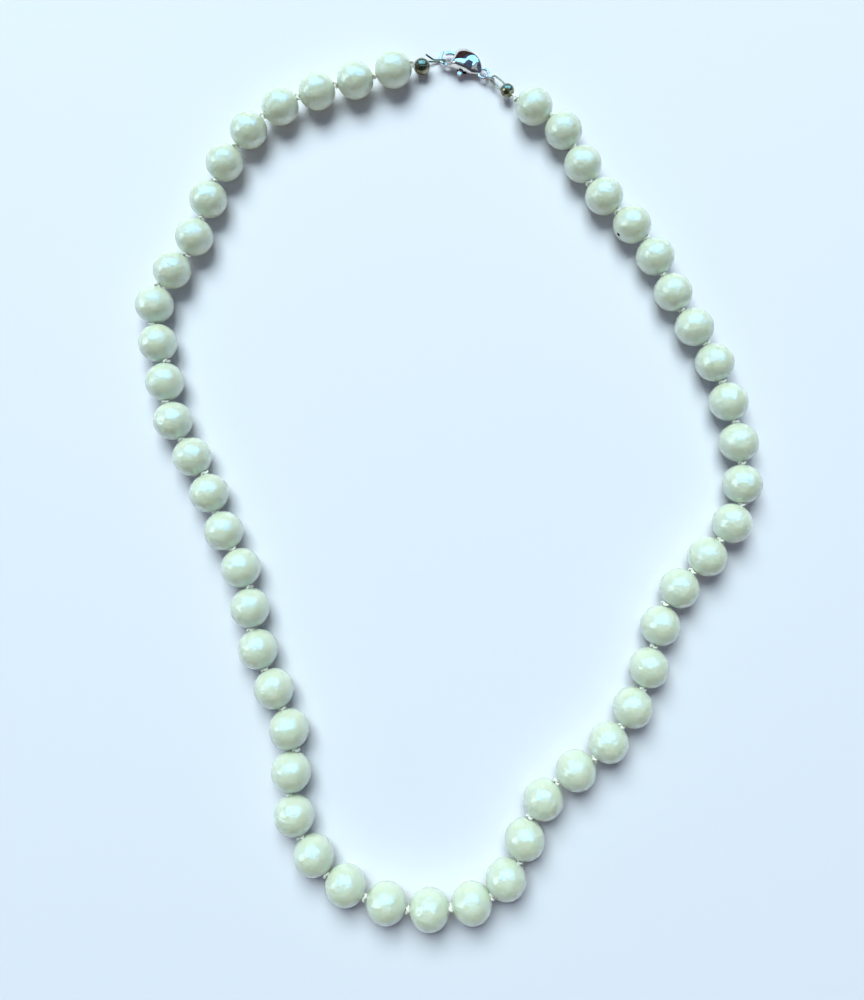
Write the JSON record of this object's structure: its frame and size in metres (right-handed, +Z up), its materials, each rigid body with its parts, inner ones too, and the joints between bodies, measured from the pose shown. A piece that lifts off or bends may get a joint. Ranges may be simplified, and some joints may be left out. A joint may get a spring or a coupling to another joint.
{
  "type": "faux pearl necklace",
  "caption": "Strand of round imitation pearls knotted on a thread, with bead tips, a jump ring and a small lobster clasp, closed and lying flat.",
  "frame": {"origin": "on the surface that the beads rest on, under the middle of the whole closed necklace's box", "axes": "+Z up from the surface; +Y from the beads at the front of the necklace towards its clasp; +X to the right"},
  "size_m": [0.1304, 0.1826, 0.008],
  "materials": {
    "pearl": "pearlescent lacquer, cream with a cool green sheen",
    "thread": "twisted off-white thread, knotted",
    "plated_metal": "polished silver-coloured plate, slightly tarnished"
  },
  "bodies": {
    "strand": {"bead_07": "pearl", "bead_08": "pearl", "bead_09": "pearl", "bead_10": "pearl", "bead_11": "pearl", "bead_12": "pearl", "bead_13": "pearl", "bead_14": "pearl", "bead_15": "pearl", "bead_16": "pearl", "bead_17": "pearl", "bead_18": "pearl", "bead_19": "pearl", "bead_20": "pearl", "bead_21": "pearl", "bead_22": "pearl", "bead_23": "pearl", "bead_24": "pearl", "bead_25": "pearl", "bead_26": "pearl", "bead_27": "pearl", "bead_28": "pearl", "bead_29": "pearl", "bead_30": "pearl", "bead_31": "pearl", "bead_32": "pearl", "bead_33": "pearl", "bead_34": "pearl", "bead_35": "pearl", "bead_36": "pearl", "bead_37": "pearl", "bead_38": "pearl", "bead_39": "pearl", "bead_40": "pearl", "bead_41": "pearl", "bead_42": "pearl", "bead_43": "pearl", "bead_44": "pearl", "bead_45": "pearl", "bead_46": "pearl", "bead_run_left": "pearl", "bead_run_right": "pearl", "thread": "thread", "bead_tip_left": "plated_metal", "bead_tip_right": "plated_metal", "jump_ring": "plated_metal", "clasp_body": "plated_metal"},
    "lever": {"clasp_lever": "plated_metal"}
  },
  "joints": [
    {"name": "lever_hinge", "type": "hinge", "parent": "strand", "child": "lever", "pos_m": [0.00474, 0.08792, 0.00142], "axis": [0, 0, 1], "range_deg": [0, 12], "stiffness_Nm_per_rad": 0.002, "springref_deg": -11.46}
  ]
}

• **Required task**
Write out all the data again, exactly as it appears.

• **Solution**
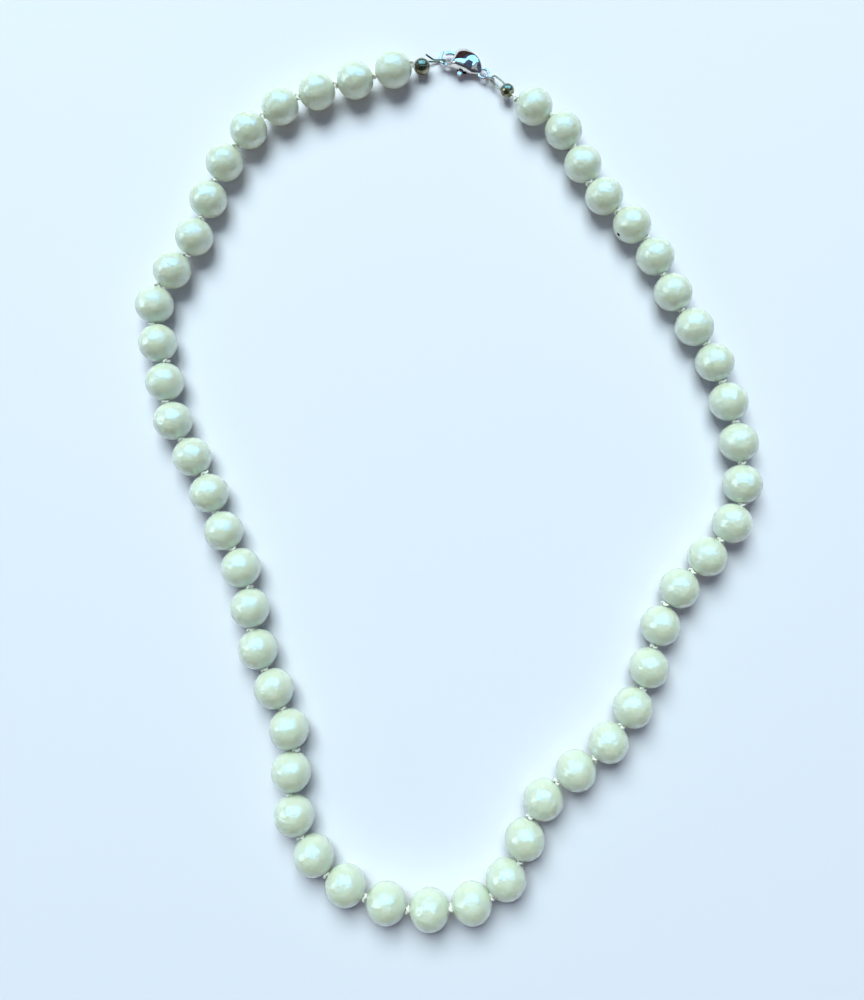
Write the JSON record of this object's structure: its frame and size in metres (right-handed, +Z up), its materials, each rigid body with its parts, inner ones too, and the joints between bodies, measured from the pose shown. A piece that lifts off or bends may get a joint. Ranges may be simplified, and some joints may be left out. A joint may get a spring or a coupling to another joint.
{
  "type": "faux pearl necklace",
  "caption": "Strand of round imitation pearls knotted on a thread, with bead tips, a jump ring and a small lobster clasp, closed and lying flat.",
  "frame": {"origin": "on the surface that the beads rest on, under the middle of the whole closed necklace's box", "axes": "+Z up from the surface; +Y from the beads at the front of the necklace towards its clasp; +X to the right"},
  "size_m": [0.1304, 0.1826, 0.008],
  "materials": {
    "pearl": "pearlescent lacquer, cream with a cool green sheen",
    "thread": "twisted off-white thread, knotted",
    "plated_metal": "polished silver-coloured plate, slightly tarnished"
  },
  "bodies": {
    "strand": {"bead_07": "pearl", "bead_08": "pearl", "bead_09": "pearl", "bead_10": "pearl", "bead_11": "pearl", "bead_12": "pearl", "bead_13": "pearl", "bead_14": "pearl", "bead_15": "pearl", "bead_16": "pearl", "bead_17": "pearl", "bead_18": "pearl", "bead_19": "pearl", "bead_20": "pearl", "bead_21": "pearl", "bead_22": "pearl", "bead_23": "pearl", "bead_24": "pearl", "bead_25": "pearl", "bead_26": "pearl", "bead_27": "pearl", "bead_28": "pearl", "bead_29": "pearl", "bead_30": "pearl", "bead_31": "pearl", "bead_32": "pearl", "bead_33": "pearl", "bead_34": "pearl", "bead_35": "pearl", "bead_36": "pearl", "bead_37": "pearl", "bead_38": "pearl", "bead_39": "pearl", "bead_40": "pearl", "bead_41": "pearl", "bead_42": "pearl", "bead_43": "pearl", "bead_44": "pearl", "bead_45": "pearl", "bead_46": "pearl", "bead_run_left": "pearl", "bead_run_right": "pearl", "thread": "thread", "bead_tip_left": "plated_metal", "bead_tip_right": "plated_metal", "jump_ring": "plated_metal", "clasp_body": "plated_metal"},
    "lever": {"clasp_lever": "plated_metal"}
  },
  "joints": [
    {"name": "lever_hinge", "type": "hinge", "parent": "strand", "child": "lever", "pos_m": [0.00474, 0.08792, 0.00142], "axis": [0, 0, 1], "range_deg": [0, 12], "stiffness_Nm_per_rad": 0.002, "springref_deg": -11.46}
  ]
}